I know a lot of parents make their kids responsible for doing their own laundry. I would not recommend this. Simple because it cost you and the earth more. For most kids, they won’t have enough laundry to fill the entire washer. It is far better for your water bill and the planet to wait to run the washer until it’s a full load.
To get kids helping and save water (and detergent), have the kids help with an assigned load each week.
That’s what we do at my house. Until stay at home orders, I did the majority of the laundry, and my 17 year old did one load per week. Sometimes if they got in trouble, they’d have to do an extra load of laundry.
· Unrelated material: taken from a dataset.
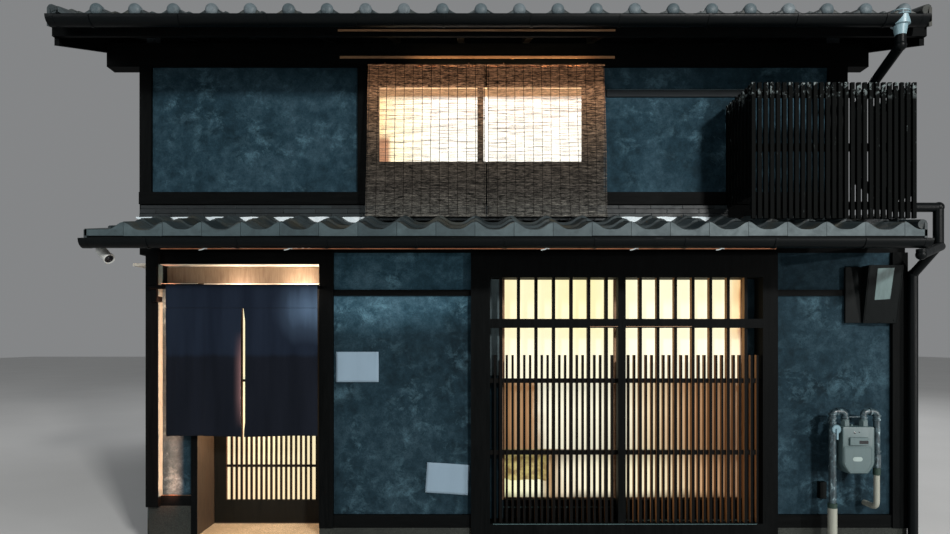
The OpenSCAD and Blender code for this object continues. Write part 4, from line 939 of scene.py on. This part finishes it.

Now that we are under stay at home orders and I’m forcing the kids to do something active for at least 30 minutes per day, we discovered they didn’t have enough workout clothing. So, we adjusted our schedule, and both of my kids are now doing laundry. We all have time to help. We just rotate through the three of us each week.
Our current schedule looks like this:
- Monday – Darks – Person A
- Tuesday – Extra Load – Person B
- Wednesday – No Laundry
- Thursday – Delicates – Person C
- Friday – Darks – Person A
- Saturday – Lights – Person B
- Sunday – Sheets(2 loads) – Person C & Person A
The following week we keep the laundry loads the same, but it would start with person B to continue the cycle.
It’s fantastic that I don’t have to do as much laundry as I used to do. It’s also working well because my kids are learning how to do all the different types of laundry loads. That is one of those things that will help them as they are old enough and move out.
Step 5: Write it up
TIME: 1 minute
As easy as it sounds. Now that you’ve figured out the what, when, and who, write your schedule on this printable and put it somewhere the whole family can see.
That way, you won’t forget if you’re like me, and the whole family can see the laundry schedule, which = no excuses. Just get it done, people! It’ll also hopefully means you have to do less reminding….good luck with that one, but we can hope, right?
Once you have a schedule you like, print it on cardstock, laminate it and use a dry erase pen to mark each load complete. Easy peasy to remember and keep up each week.